Updated:KISSIMMEE, Fla. —
Just days after the government gets back to work, the stage is already being set for the next showdown in Washington -- immigration reform.
Evangelicals across the country prayed Friday that lawmakers can come together on the issue.
It looked more like a Sunday morning with hundreds at Mision la Cosecha in Kissimmee.
With leaders in Washington bitterly divided Friday, they turned to prayer.
Many evangelical Christians are deciding to no longer be silent about the issue of immigration reform.
Pastor Agustin Lopez is one of hundreds around the nation bringing his congregation together to pray for the nation's leaders as they consider reforming the nation's immigration system.
"Everything we ask for on earth will be done in Heaven," Lopez said.

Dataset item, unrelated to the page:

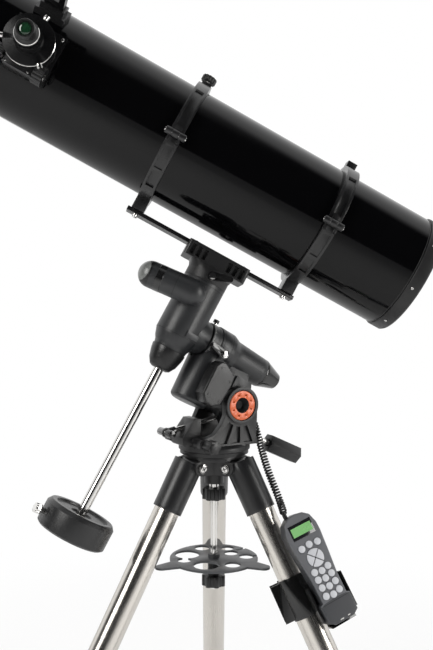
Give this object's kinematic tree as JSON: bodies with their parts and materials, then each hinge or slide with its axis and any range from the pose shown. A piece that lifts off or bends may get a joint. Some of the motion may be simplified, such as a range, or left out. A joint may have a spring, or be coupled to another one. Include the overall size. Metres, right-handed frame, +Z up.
{
  "type": "newtonian reflector telescope",
  "caption": "Newtonian reflector telescope on a motorised German equatorial mount and a steel tripod, with counterweight, finder and wired hand control.",
  "frame": {"origin": "at floor level, under the middle of the bounding box; the tripod's centre axis is at X 27.3 mm", "axes": "+Z up, -X towards the pole side of the polar axis, the altitude pivot along Y"},
  "size_m": [0.9158, 0.8455, 1.7601],
  "materials": {
    "gloss_black_paint": "gloss",
    "textured_black_paint": "satin textured",
    "charcoal_paint": "satin",
    "black_anodised": "satin",
    "stainless": "brushed",
    "chromed_steel": "polished",
    "cast_black": "satin",
    "black_plastic": "satin",
    "gloss_black_plastic": "gloss",
    "orange_anodised": "satin anodised",
    "grey_plastic": "satin",
    "key_grey": "matte",
    "dark_rubber": "matte",
    "mirror_glass": "polished",
    "iron_grey_paint": "satin paint",
    "collar_paint": "satin paint",
    "textured_cell_paint": "satin textured"
  },
  "bodies": {
    "tripod_head": {"tripod_head": "cast_black", "leg_hinge_bolts": "chromed_steel"},
    "leg_1": {"leg_1_collar": "collar_paint", "leg_1_tube": "stainless"},
    "leg_1_lower": {"leg_1_extension": "stainless"},
    "leg_1_lock": {"leg_1_lock_knob": "black_plastic"},
    "leg_2": {"leg_2_collar": "collar_paint", "leg_2_tube": "stainless", "hand_control_holder": "gloss_black_plastic", "coiled_cord": "dark_rubber"},
    "leg_2_lower": {"leg_2_extension": "stainless"},
    "leg_2_lock": {"leg_2_lock_knob": "black_plastic"},
    "leg_3": {"leg_3_collar": "collar_paint", "leg_3_tube": "stainless"},
    "leg_3_lower": {"leg_3_extension": "stainless"},
    "leg_3_lock": {"leg_3_lock_knob": "black_plastic"},
    "centre_rod": {"centre_rod": "chromed_steel", "mount_clamp_knob": "black_plastic"},
    "tray": {"accessory_tray": "cast_black"},
    "tray_knob": {"tray_knob": "black_plastic"},
    "azimuth": {"azimuth_base": "cast_black"},
    "azimuth_knobs": {"azimuth_knobs": "black_plastic"},
    "ra_body": {"ra_housing": "charcoal_paint", "altitude_caps": "orange_anodised", "ra_motor_cover": "charcoal_paint", "control_panel_cover": "black_plastic"},
    "t_bolt": {"latitude_t_bolt": "chromed_steel"},
    "rear_bolt": {"latitude_rear_bolt": "black_plastic"},
    "polar_cap": {"polar_scope_cap": "gloss_black_plastic"},
    "ra_lever": {"ra_clutch_lever": "black_plastic"},
    "ra_circle": {"ra_setting_circle": "charcoal_paint"},
    "dec_body": {"dec_housing": "charcoal_paint", "dec_motor_cover": "charcoal_paint", "counterweight_bar": "chromed_steel", "bar_safety_cap": "chromed_steel"},
    "counterweight": {"counterweight": "iron_grey_paint"},
    "counterweight_screw": {"counterweight_screw": "chromed_steel"},
    "saddle_body": {"saddle": "cast_black", "dovetail_bar": "black_anodised", "ring_front_lower": "charcoal_paint", "ring_rear_lower": "charcoal_paint", "ring_fasteners": "chromed_steel"},
    "dec_lever": {"dec_clutch_lever": "black_plastic"},
    "saddle_knob": {"saddle_clamp_knob": "black_plastic"},
    "ring_front_top": {"ring_front_upper": "charcoal_paint"},
    "ring_rear_top": {"ring_rear_upper": "charcoal_paint"},
    "tube": {"main_tube": "gloss_black_paint", "rear_cell": "textured_cell_paint", "primary_mirror": "mirror_glass", "front_ring": "textured_black_paint", "spider_vanes": "black_anodised", "secondary_mirror": "mirror_glass", "focuser_body": "black_anodised", "finder_bracket": "black_anodised", "finder_scope": "black_anodised"},
    "drawtube": {"focuser_drawtube": "black_anodised"},
    "focus_knobs": {"focuser_knobs": "black_plastic"},
    "eyepiece": {"eyepiece": "black_anodised"},
    "hand_control": {"hand_control_body": "grey_plastic"},
    "keys": {"hand_control_keys": "key_grey"}
  },
  "joints": [
    {"name": "leg_1_fold", "type": "hinge", "parent": "tripod_head", "child": "leg_1", "pos_m": [-0.02066, 0, 0.739], "axis": [0, 1, 0], "range_deg": [-20, 0]},
    {"name": "leg_1_extend", "type": "slide", "parent": "leg_1", "child": "leg_1_lower", "axis": [-0.4761, 0, -0.8794], "range_m": [0, 0.3]},
    {"name": "leg_1_lock_turn", "type": "hinge", "parent": "leg_1", "child": "leg_1_lock", "pos_m": [-0.42297, 0, 0.08347], "axis": [-0.8794, 0, 0.4761], "range_deg": [0, 180]},
    {"name": "leg_2_fold", "type": "hinge", "parent": "tripod_head", "child": "leg_2", "pos_m": [0.05134, -0.04157, 0.739], "axis": [-0.866, -0.5, 0], "range_deg": [-20, 0]},
    {"name": "leg_2_extend", "type": "slide", "parent": "leg_2", "child": "leg_2_lower", "axis": [0.238, -0.4123, -0.8794], "range_m": [0, 0.3]},
    {"name": "leg_2_lock_turn", "type": "hinge", "parent": "leg_2", "child": "leg_2_lock", "pos_m": [0.25249, -0.38997, 0.08347], "axis": [0.4397, -0.7616, 0.4761], "range_deg": [0, 180]},
    {"name": "leg_3_fold", "type": "hinge", "parent": "tripod_head", "child": "leg_3", "pos_m": [0.05134, 0.04157, 0.739], "axis": [0.866, -0.5, 0], "range_deg": [-20, 0]},
    {"name": "leg_3_extend", "type": "slide", "parent": "leg_3", "child": "leg_3_lower", "axis": [0.238, 0.4123, -0.8794], "range_m": [0, 0.3]},
    {"name": "leg_3_lock_turn", "type": "hinge", "parent": "leg_3", "child": "leg_3_lock", "pos_m": [0.25249, 0.38997, 0.08347], "axis": [0.4397, 0.7616, 0.4761], "range_deg": [0, 180]},
    {"name": "centre_rod_turn", "type": "hinge", "parent": "tripod_head", "child": "centre_rod", "pos_m": [0.02734, 0, 0.7], "axis": [0, 0, 1], "continuous": true},
    {"name": "tray_down", "type": "slide", "parent": "tripod_head", "child": "tray", "axis": [0, 0, -1], "range_m": [-0.0001, 0.4721]},
    {"name": "tray_knob_turn", "type": "hinge", "parent": "tray", "child": "tray_knob", "pos_m": [0.02734, 0, 0.5], "axis": [0, 0, 1], "continuous": true},
    {"name": "azimuth_turn", "type": "hinge", "parent": "tripod_head", "child": "azimuth", "pos_m": [0.02734, 0, 0.762], "axis": [0, 0, 1], "range_deg": [-7, 7]},
    {"name": "azimuth_knobs_shift", "type": "slide", "parent": "azimuth", "child": "azimuth_knobs", "axis": [0, 1, 0], "range_m": [-0.0066, 0.0066]},
    {"name": "altitude_tilt", "type": "hinge", "parent": "azimuth", "child": "ra_body", "pos_m": [0.05314, 0, 0.8611], "axis": [0, 1, 0], "range_deg": [-7, 30]},
    {"name": "t_bolt_travel", "type": "slide", "parent": "azimuth", "child": "t_bolt", "axis": [0.981, 0, 0.1942], "range_m": [-0.0115, 0.0027]},
    {"name": "rear_bolt_travel", "type": "slide", "parent": "azimuth", "child": "rear_bolt", "axis": [-0.9092, 0, 0.4163], "range_m": [-0.0043, 0.0181]},
    {"name": "polar_cap_pull", "type": "slide", "parent": "ra_body", "child": "polar_cap", "axis": [0.8805, 0, -0.4741], "range_m": [0, 0.06]},
    {"name": "ra_lever_turn", "type": "hinge", "parent": "ra_body", "child": "ra_lever", "pos_m": [0.02162, -0.046, 0.96087], "axis": [0, 1, 0], "range_deg": [-30, 30]},
    {"name": "ra_circle_turn", "type": "hinge", "parent": "ra_body", "child": "ra_circle", "pos_m": [0.00976, 0, 0.98315], "axis": [-0.8805, 0, 0.4741], "range_deg": [-60, 90]},
    {"name": "ra_turn", "type": "hinge", "parent": "ra_body", "child": "dec_body", "pos_m": [-0.04835, 0, 1.01444], "axis": [-0.8805, 0, 0.4741], "range_deg": [-84, 96]},
    {"name": "counterweight_slide", "type": "slide", "parent": "dec_body", "child": "counterweight", "axis": [0.4714, -0.1063, 0.8755], "range_m": [0, 0.185]},
    {"name": "counterweight_screw_turn", "type": "hinge", "parent": "counterweight", "child": "counterweight_screw", "pos_m": [-0.31061, 0.04523, 0.67502], "axis": [-0.8805, 0, 0.4741], "range_deg": [0, 180]},
    {"name": "dec_turn", "type": "hinge", "parent": "dec_body", "child": "saddle_body", "pos_m": [-0.04835, 0, 1.01444], "axis": [0.4714, -0.1063, 0.8755], "continuous": true},
    {"name": "dec_lever_turn", "type": "hinge", "parent": "saddle_body", "child": "dec_lever", "pos_m": [-0.01242, -0.05923, 1.11241], "axis": [-0.3731, -0.9236, 0.0888], "range_deg": [-30, 30]},
    {"name": "saddle_knob_turn", "type": "hinge", "parent": "saddle_body", "child": "saddle_knob", "pos_m": [0.03898, 0.02062, 1.14536], "axis": [-0.3731, -0.9236, 0.0888], "range_deg": [0, 180]},
    {"name": "ring_front_open", "type": "hinge", "parent": "saddle_body", "child": "ring_front_top", "pos_m": [-0.10648, -0.08875, 1.36758], "axis": [0.7991, -0.3685, -0.475], "range_deg": [0, 100]},
    {"name": "ring_rear_open", "type": "hinge", "parent": "saddle_body", "child": "ring_rear_top", "pos_m": [0.15859, -0.21097, 1.21002], "axis": [0.7991, -0.3685, -0.475], "range_deg": [0, 100]},
    {"name": "tube_turn", "type": "hinge", "parent": "saddle_body", "child": "tube", "pos_m": [0.09741, -0.03286, 1.28514], "axis": [-0.7991, 0.3685, 0.475], "continuous": true},
    {"name": "focus", "type": "slide", "parent": "tube", "child": "drawtube", "axis": [-0.4004, -0.9156, 0.0367], "range_m": [0, 0.035]},
    {"name": "focus_knobs_turn", "type": "hinge", "parent": "tube", "child": "focus_knobs", "pos_m": [-0.36109, 0.01823, 1.48172], "axis": [-0.7991, 0.3685, 0.475], "range_deg": [-167.2, 0]},
    {"name": "eyepiece_out", "type": "slide", "parent": "drawtube", "child": "eyepiece", "axis": [-0.4004, -0.9156, 0.0367], "range_m": [0, 0.06]},
    {"name": "hand_control_lift", "type": "slide", "parent": "leg_2", "child": "hand_control", "axis": [-0.238, 0.4123, 0.8794], "range_m": [0, 0.07], "deforming": ["coiled_cord"]},
    {"name": "keys_press", "type": "slide", "parent": "hand_control", "child": "keys", "axis": [0.2363, 0.9028, -0.3593], "range_m": [0, 0.0012]}
  ],
  "couplings": [
    {"joint": "leg_2_fold", "follows": "leg_1_fold", "ratio": 1},
    {"joint": "leg_3_fold", "follows": "leg_1_fold", "ratio": 1},
    {"joint": "tray_down", "follows": "leg_1_fold", "m_per_rad": -1.3522},
    {"joint": "azimuth_knobs_shift", "follows": "azimuth_turn", "m_per_rad": 0.054},
    {"joint": "t_bolt_travel", "follows": "altitude_tilt", "m_per_rad": -0.021772},
    {"joint": "rear_bolt_travel", "follows": "altitude_tilt", "m_per_rad": 0.034377},
    {"joint": "focus_knobs_turn", "follows": "focus", "rad_per_m": -83.333}
  ]
}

Changes could include a path to citizenship for the 12 million undocumented immigrants living in the country.
"The Bible tells us to pray for those in authority," Lopez said.
Lopez was born a U.S.
citizen in Puerto Rico but he's seen the current immigration system take a toll on families in his church.
"She has not seen her kids in five years, she can't go because her status here is in progress, and if she leaves, she loses everything that she's done," said Lopez.
It's not just predominately Latino churches who are advocating for change.
Pastor David Uth who leads a congregation of 16,000 at First Baptist Orlando went to Washington D.C. earlier this year to urge lawmakers to consider biblical values of family unity, and human dignity in the immigration debate.
Lopez said Christians can't afford to be silent on the issue.
"My goal, is to let everyone know, look at your principles, and be guided by your principles," Lopez said.
With discord at an all-time high in Washington, getting agreement on immigration reform just may take a miracle.
President Barack Obama has said immigration reform is one of his top priorities in
Congress this year, and House Speaker John Boehner has said he is committed to passing immigration legislation.